No meio de um luto, na apatia da poeira que se esfarela até baixar, decidi aprender a cozinhar. Aprender a manejar panelas, tempos e temperos é um pouco como aprender sobre meu próprio desejo e criar um livro de receitas sobre o que se faz com isso. Eis aqui a mesa que agora ponho, para que eu mesma coma.
Quero aprender a fermentar legumes, usar missôs, enfiar a faca num corte certeiro, temperar, não comer cru, nem queimar a boca. Sentir o gosto, a textura e o cheiro das palavras. Dizer das nozes-moscadas que ralei mais do que deveria e que, mesmo tão pequenas, roubaram o sabor do meu prato; das águas que ferveram demais e sujaram meu fogão; das comidas suculentas que me lambuzaram.

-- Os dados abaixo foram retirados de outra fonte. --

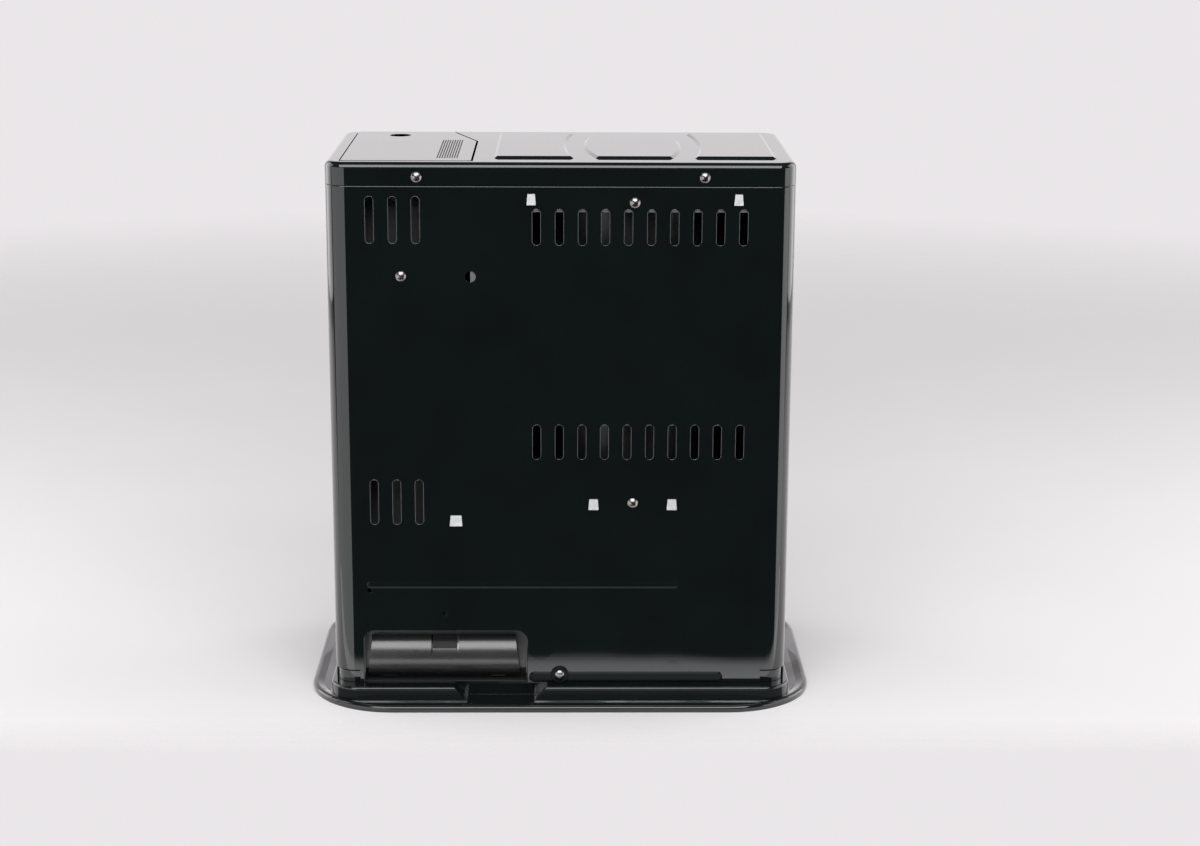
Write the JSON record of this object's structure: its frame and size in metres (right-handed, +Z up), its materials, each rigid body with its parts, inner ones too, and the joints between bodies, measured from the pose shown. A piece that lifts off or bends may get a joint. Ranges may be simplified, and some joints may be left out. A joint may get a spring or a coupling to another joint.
{
  "type": "paraffin heater",
  "caption": "Free-standing wick-type radiant paraffin heater: black casing on a tray, guarded burner, lift-out fuel tank under a lid, knob, levers and battery compartment.",
  "frame": {"origin": "middle of the base tray's footprint, on the floor", "axes": "+X to the right as seen from the front, +Y to the back, +Z up"},
  "size_m": [0.432, 0.29, 0.4646],
  "materials": {
    "enamel_black": "gloss black enamel",
    "tray_black": "gloss black enamel",
    "zinc_steel": "zinc-plated, bright",
    "bright_reflector": "polished",
    "grey_tank": "satin grey",
    "cartridge_paint": "satin silver grey",
    "steel_wire": "bright plated",
    "plated_steel": "plated",
    "black_plastic": "satin moulded",
    "case_plastic": "matt moulded",
    "control_plastic": "gloss moulded",
    "red_plastic": "gloss moulded",
    "clear_window": "clear",
    "burner_glass": "clear heat-proof",
    "flame_steel": "heat-tinted stainless",
    "wick_fibre": "woven glass fibre",
    "rubber_black": "matt",
    "brass_part": "bright",
    "cell_wrap": "printed sleeve, plain",
    "glow_wire": "bare wire",
    "cap_plastic": "satin moulded"
  },
  "bodies": {
    "heater": {"base_tray": "tray_black", "rear_side_casing": "enamel_black", "front_frame": "enamel_black", "top_plate": "enamel_black", "lid_hinge_pin": "plated_steel", "upper_heat_shield": "zinc_steel", "burner_deck": "zinc_steel", "reflector": "bright_reflector", "tank_bay_partition": "zinc_steel", "tank_guide": "zinc_steel", "chassis_plate": "zinc_steel", "fixed_tank": "grey_tank", "tank_receiver": "grey_tank", "fuel_strainer": "brass_part", "draft_tube": "flame_steel", "wick_tube": "zinc_steel", "burner_seat": "flame_steel", "return_spring": "plated_steel", "mechanism_bracket": "zinc_steel", "control_panel": "black_plastic", "gauge_window": "clear_window", "release_lever_pin": "plated_steel", "lever_bearings": "zinc_steel", "trip_seat": "zinc_steel", "battery_case": "case_plastic", "battery_cells": "cell_wrap", "battery_contacts": "brass_part", "hand_grips": "black_plastic", "screws_and_nuts": "plated_steel"},
    "lid": {"tank_lid": "enamel_black"},
    "tank": {"cartridge_tank": "cartridge_paint"},
    "handle": {"tank_handle": "steel_wire"},
    "cap": {"tank_cap": "cap_plastic", "cap_gasket": "rubber_black"},
    "valve": {"cap_valve": "brass_part"},
    "knob": {"wick_shaft": "plated_steel", "wick_pinion": "brass_part", "ratchet_wheel": "plated_steel", "wick_knob": "control_plastic"},
    "wick_group": {"wick": "wick_fibre", "wick_sleeve": "zinc_steel"},
    "button": {"extinguish_button": "red_plastic", "button_stem": "plated_steel"},
    "release": {"release_lever": "plated_steel"},
    "igniter": {"ignition_lever": "plated_steel", "lever_finger_cap": "control_plastic", "igniter_holder": "cap_plastic", "igniter_coil": "glow_wire"},
    "trip": {"trip_weight": "plated_steel"},
    "burner": {"burner_base": "flame_steel", "outer_flame_tube": "flame_steel", "inner_flame_tube": "flame_steel", "flame_tube_pins": "plated_steel", "glass_chimney": "burner_glass", "burner_top_ring": "flame_steel", "flame_spreader": "flame_steel", "burner_handle": "steel_wire"},
    "guard": {"guard_grille": "steel_wire"},
    "cover": {"battery_cover": "case_plastic"},
    "gauge": {"gauge_float": "red_plastic"}
  },
  "joints": [
    {"name": "lid_hinge", "type": "hinge", "parent": "heater", "child": "lid", "pos_m": [0.127, 0.1025, 0.46], "axis": [-1, 0, 0], "range_deg": [0, 95]},
    {"name": "tank_lift", "type": "slide", "parent": "heater", "child": "tank", "axis": [0, 0, 1], "range_m": [0, 0.134]},
    {"name": "handle_hinge", "type": "hinge", "parent": "tank", "child": "handle", "pos_m": [0.127, 0.02, 0.429], "axis": [-1, 0, 0], "range_deg": [0, 90]},
    {"name": "cap_turn", "type": "hinge", "parent": "tank", "child": "cap", "pos_m": [0.127, -0.006, 0.104], "axis": [0, 0, 1], "range_deg": [0, 90]},
    {"name": "valve_drop", "type": "slide", "parent": "cap", "child": "valve", "axis": [0, 0, -1], "range_m": [0, 0.0041]},
    {"name": "knob_turn", "type": "hinge", "parent": "heater", "child": "knob", "pos_m": [-0.0137, -0.06, 0.088], "axis": [0, 1, 0], "range_deg": [0, 95]},
    {"name": "wick_rise", "type": "slide", "parent": "heater", "child": "wick_group", "axis": [0, 0, 1], "range_m": [0, 0.0119]},
    {"name": "button_press", "type": "slide", "parent": "heater", "child": "button", "axis": [0, 1, 0], "range_m": [0, 0.006], "stiffness_N_per_m": 300, "springref_m": -0.003},
    {"name": "release_swing", "type": "hinge", "parent": "heater", "child": "release", "pos_m": [0.058, -0.0608, 0.088], "axis": [0, 0, 1], "range_deg": [0, 12]},
    {"name": "igniter_press", "type": "hinge", "parent": "heater", "child": "igniter", "pos_m": [0, -0.068, 0.146], "axis": [1, 0, 0], "range_deg": [0, 22.5], "stiffness_Nm_per_rad": 0.3, "springref_deg": -17.19},
    {"name": "trip_lean", "type": "hinge", "parent": "heater", "child": "trip", "pos_m": [-0.132, -0.04, 0.0641], "axis": [0, 1, 0], "range_deg": [-6, 6], "stiffness_Nm_per_rad": 0.08},
    {"name": "burner_turn", "type": "hinge", "parent": "heater", "child": "burner", "pos_m": [-0.0606, 0.011, 0.155], "axis": [0, 0, 1], "range_deg": [-8, 8]},
    {"name": "guard_swing", "type": "hinge", "parent": "heater", "child": "guard", "pos_m": [-0.168, -0.086, 0.301], "axis": [0, 0, -1], "range_deg": [0, 95]},
    {"name": "cover_hinge", "type": "hinge", "parent": "heater", "child": "cover", "pos_m": [0.097, 0.10481, 0.02032], "axis": [-1, 0, 0], "range_deg": [0, 50]},
    {"name": "gauge_rise", "type": "slide", "parent": "heater", "child": "gauge", "axis": [0, 0, 1], "range_m": [0, 0.016]}
  ],
  "couplings": [
    {"joint": "tank_lift", "follows": "lid_hinge", "m_per_rad": 0.08},
    {"joint": "handle_hinge", "follows": "lid_hinge", "ratio": 0.94},
    {"joint": "valve_drop", "follows": "lid_hinge", "m_per_rad": 0.00241},
    {"joint": "knob_turn", "follows": "wick_rise", "rad_per_m": 138.89},
    {"joint": "release_swing", "follows": "button_press", "rad_per_m": 34.6}
  ]
}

Colocar repolhos na salmoura por meses e esperar que o tempo ferva as bactérias até que seu ácido produza o chucrute é simétrico a colocar a latência da minha dor em potes e olhar para ela no tempo, transmutando-se de presente em passado. Amolar as facas de carne que cortam no futuro. Depurar as entranhas do animal abatido até limpar o próprio sangue pisado. Lembrar que o álcool sob pressão explode e cospe palavras pelas bordas. Dichavar as ervas com os dedos e salgar o tempero mesmo em meio ao caldo. Desligar o fogo antes que queime e agarre no fundo da frigideira, como quem sabe que é preciso deixar a festa antes que restem apenas louças.